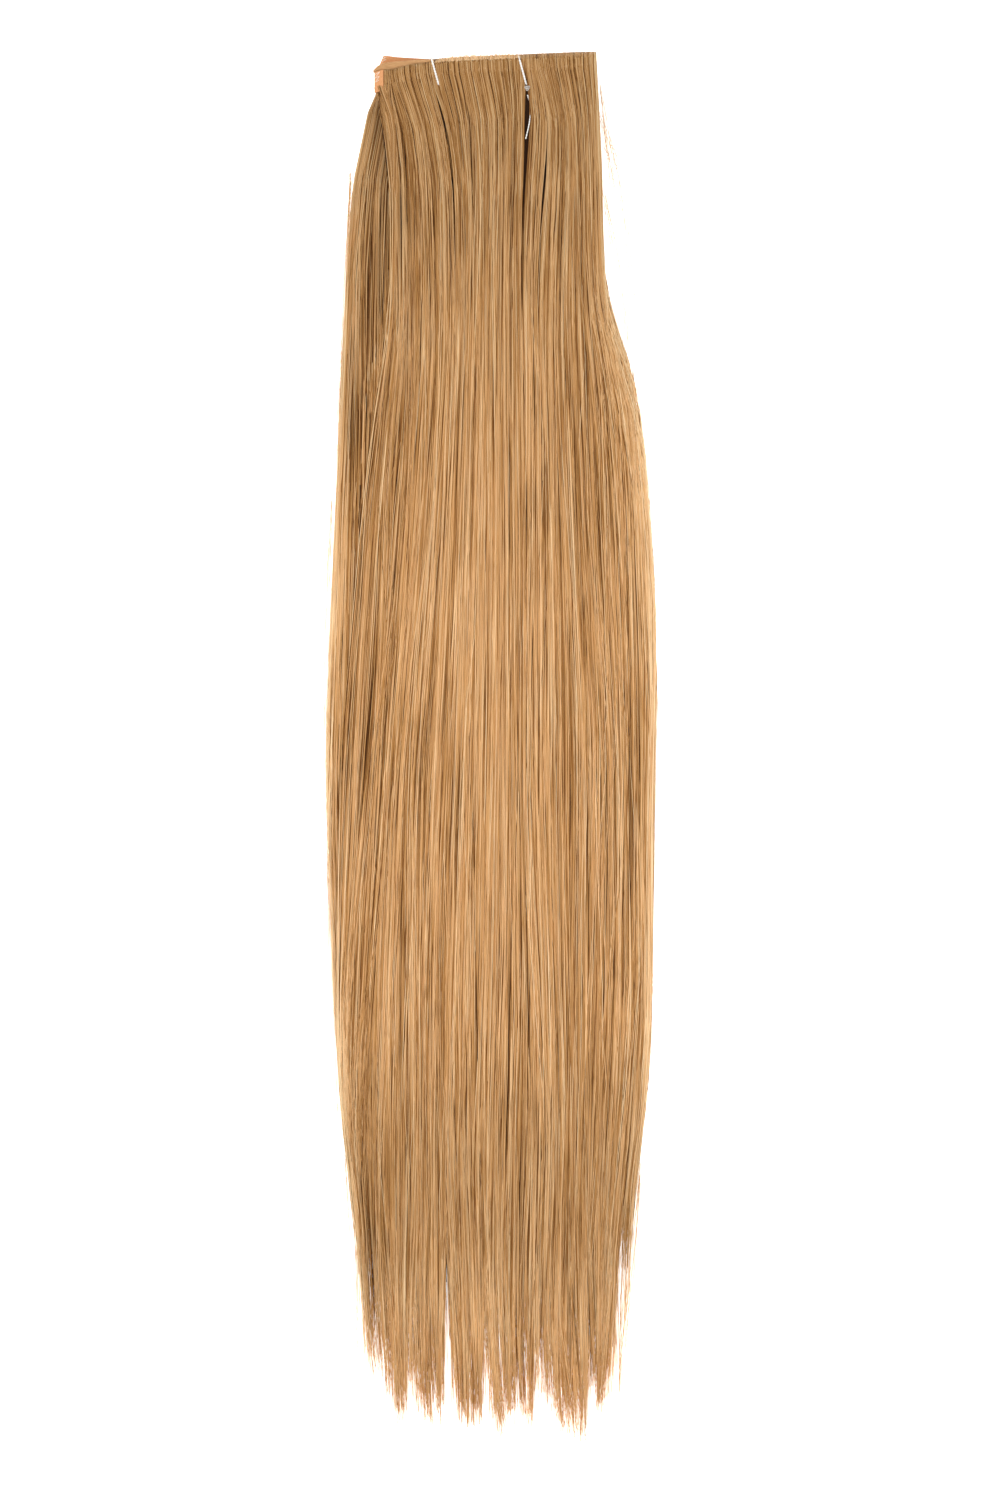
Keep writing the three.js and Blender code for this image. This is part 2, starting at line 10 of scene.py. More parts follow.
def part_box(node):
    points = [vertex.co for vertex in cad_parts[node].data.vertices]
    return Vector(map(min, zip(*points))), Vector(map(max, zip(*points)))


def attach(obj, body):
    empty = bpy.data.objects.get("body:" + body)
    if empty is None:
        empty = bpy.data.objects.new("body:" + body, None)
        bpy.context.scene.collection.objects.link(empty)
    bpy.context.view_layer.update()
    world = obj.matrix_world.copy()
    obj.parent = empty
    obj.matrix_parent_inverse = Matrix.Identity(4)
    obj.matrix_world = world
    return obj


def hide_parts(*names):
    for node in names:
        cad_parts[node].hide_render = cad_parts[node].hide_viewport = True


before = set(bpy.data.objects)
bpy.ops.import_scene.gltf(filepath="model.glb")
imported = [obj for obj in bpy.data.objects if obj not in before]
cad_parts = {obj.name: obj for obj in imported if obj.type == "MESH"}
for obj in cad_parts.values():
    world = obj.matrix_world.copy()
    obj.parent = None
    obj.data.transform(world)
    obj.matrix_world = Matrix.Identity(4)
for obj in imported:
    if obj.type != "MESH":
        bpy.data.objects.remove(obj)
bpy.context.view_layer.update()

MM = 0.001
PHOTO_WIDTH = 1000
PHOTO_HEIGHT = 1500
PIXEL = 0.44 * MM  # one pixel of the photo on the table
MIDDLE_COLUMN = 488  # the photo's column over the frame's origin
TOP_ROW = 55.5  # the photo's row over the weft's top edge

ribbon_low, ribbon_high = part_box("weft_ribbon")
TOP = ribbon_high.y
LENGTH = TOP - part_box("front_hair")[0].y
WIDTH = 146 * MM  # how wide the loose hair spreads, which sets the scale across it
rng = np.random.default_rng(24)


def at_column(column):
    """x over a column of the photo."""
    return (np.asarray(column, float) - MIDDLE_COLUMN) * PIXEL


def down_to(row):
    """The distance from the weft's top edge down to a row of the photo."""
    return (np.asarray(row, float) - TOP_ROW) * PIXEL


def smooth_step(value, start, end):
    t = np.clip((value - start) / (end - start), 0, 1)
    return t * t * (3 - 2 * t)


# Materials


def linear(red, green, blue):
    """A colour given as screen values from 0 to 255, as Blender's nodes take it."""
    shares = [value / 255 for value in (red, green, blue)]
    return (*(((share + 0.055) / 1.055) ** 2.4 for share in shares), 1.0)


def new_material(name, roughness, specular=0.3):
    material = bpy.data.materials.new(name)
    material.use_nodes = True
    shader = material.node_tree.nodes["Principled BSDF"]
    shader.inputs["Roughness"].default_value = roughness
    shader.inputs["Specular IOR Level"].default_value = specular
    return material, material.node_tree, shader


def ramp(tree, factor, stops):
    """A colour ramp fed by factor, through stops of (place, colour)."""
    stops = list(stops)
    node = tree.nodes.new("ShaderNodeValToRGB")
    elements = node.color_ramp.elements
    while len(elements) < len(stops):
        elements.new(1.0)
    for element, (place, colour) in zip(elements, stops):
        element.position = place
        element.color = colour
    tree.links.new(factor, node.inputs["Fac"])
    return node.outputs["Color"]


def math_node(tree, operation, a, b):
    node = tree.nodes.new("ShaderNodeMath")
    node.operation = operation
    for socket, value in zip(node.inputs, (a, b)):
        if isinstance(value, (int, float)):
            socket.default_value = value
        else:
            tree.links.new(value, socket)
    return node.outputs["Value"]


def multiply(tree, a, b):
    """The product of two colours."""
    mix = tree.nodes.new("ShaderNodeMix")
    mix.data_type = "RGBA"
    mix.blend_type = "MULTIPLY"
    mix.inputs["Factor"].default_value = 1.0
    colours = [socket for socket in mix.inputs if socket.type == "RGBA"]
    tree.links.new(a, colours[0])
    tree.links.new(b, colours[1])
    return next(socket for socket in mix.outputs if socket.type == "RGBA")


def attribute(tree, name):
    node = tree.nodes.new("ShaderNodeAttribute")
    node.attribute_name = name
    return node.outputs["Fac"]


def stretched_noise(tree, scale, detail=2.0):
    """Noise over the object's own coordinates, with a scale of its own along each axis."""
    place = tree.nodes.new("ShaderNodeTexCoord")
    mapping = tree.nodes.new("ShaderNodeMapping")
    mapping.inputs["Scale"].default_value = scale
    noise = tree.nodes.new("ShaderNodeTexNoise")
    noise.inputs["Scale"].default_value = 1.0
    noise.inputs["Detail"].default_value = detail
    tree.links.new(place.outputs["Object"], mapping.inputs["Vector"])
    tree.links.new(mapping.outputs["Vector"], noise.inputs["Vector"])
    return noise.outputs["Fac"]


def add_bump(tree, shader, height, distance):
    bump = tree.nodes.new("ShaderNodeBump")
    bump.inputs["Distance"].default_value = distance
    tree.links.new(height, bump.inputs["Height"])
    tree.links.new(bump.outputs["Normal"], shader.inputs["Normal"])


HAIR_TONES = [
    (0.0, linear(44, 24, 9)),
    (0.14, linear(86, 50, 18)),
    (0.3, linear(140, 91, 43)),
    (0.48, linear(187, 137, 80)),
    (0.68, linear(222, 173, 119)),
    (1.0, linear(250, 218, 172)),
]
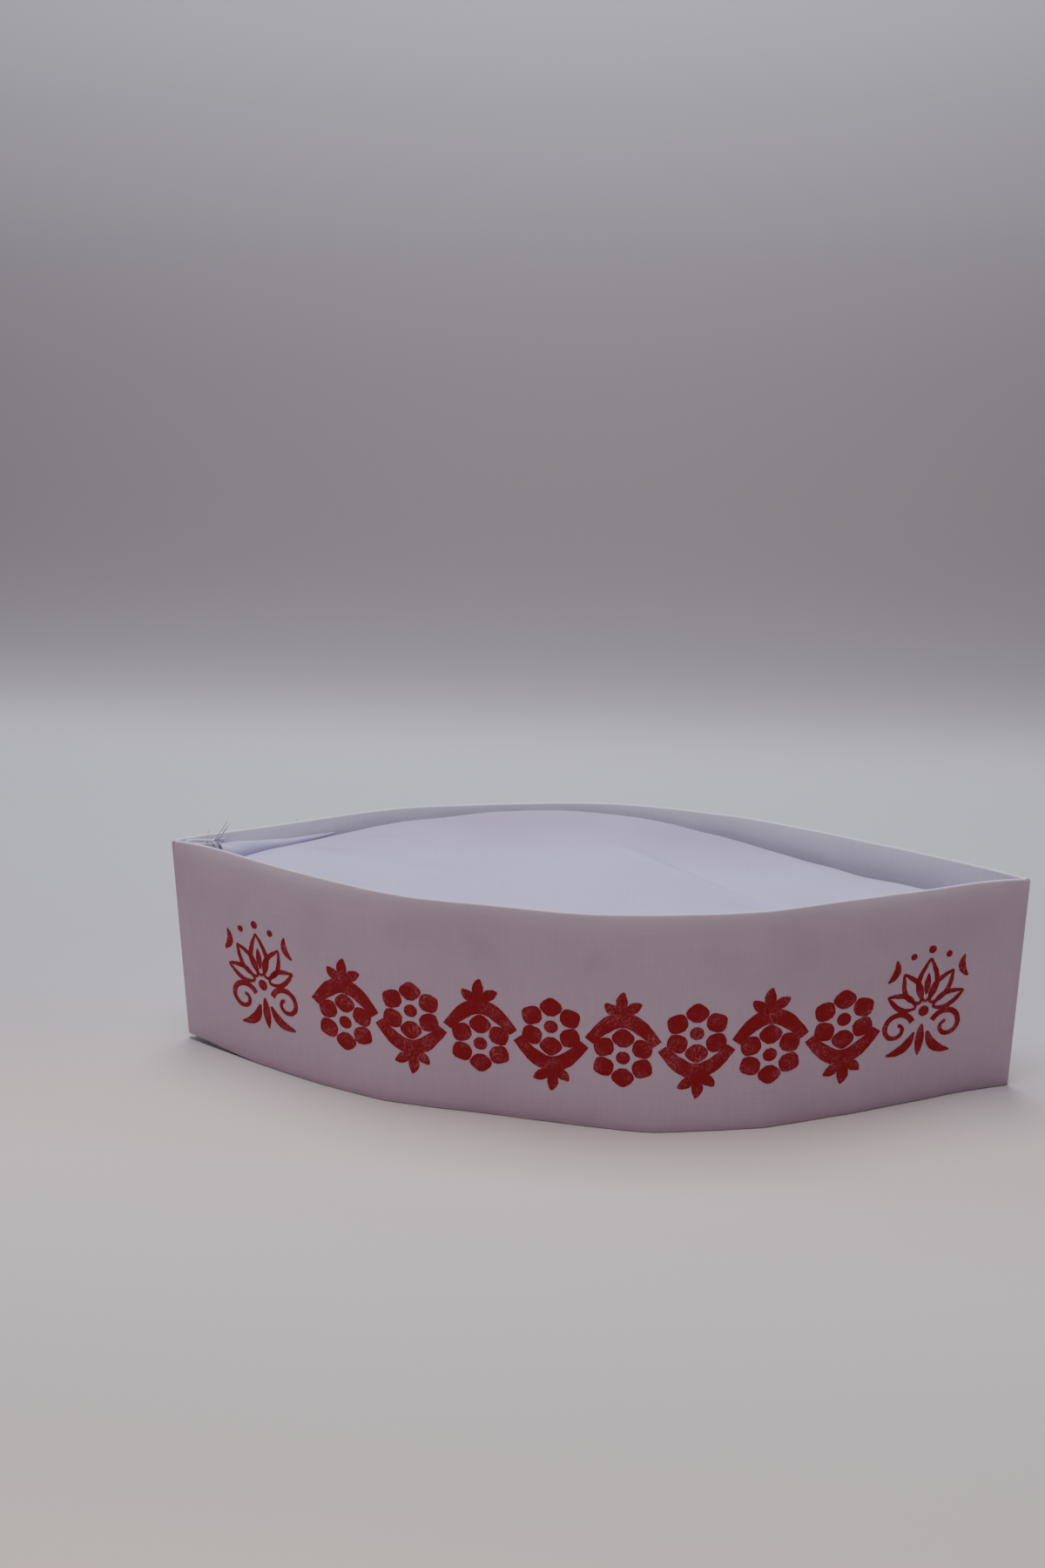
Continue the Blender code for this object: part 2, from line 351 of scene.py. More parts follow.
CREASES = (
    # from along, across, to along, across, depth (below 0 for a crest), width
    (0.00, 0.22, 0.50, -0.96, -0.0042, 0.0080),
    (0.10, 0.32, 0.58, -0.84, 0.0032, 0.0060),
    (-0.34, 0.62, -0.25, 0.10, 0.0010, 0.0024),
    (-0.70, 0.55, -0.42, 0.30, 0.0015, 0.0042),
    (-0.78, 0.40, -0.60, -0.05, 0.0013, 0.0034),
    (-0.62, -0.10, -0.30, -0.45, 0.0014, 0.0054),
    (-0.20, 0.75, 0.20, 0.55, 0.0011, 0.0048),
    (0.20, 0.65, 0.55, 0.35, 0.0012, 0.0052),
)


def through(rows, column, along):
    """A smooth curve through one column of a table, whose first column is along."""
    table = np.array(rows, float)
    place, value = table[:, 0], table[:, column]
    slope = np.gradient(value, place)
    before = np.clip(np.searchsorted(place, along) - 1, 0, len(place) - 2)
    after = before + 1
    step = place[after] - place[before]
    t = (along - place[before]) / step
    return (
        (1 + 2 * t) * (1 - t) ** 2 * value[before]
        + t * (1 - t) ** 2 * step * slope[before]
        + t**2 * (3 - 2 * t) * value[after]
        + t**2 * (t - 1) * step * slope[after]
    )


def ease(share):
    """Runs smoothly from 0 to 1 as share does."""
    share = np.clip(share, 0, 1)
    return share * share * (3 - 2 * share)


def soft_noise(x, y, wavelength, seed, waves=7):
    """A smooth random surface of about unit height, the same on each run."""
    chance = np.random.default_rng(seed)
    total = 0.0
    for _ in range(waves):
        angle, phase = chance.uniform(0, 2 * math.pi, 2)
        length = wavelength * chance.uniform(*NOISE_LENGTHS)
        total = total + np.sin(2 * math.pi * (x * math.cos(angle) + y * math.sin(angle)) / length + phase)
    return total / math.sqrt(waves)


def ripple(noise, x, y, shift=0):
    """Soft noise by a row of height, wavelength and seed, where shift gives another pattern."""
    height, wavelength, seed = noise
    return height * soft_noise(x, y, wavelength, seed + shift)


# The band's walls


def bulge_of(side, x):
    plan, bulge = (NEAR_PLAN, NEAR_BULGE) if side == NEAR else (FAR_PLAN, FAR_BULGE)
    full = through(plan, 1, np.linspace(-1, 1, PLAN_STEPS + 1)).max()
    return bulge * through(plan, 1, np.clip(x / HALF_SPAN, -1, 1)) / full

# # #

WORK REQUIRED: Extract each line holding the string "names".

ANSWER FOR THIS EXERCISE:
def hide_parts(*names):
    for node in names:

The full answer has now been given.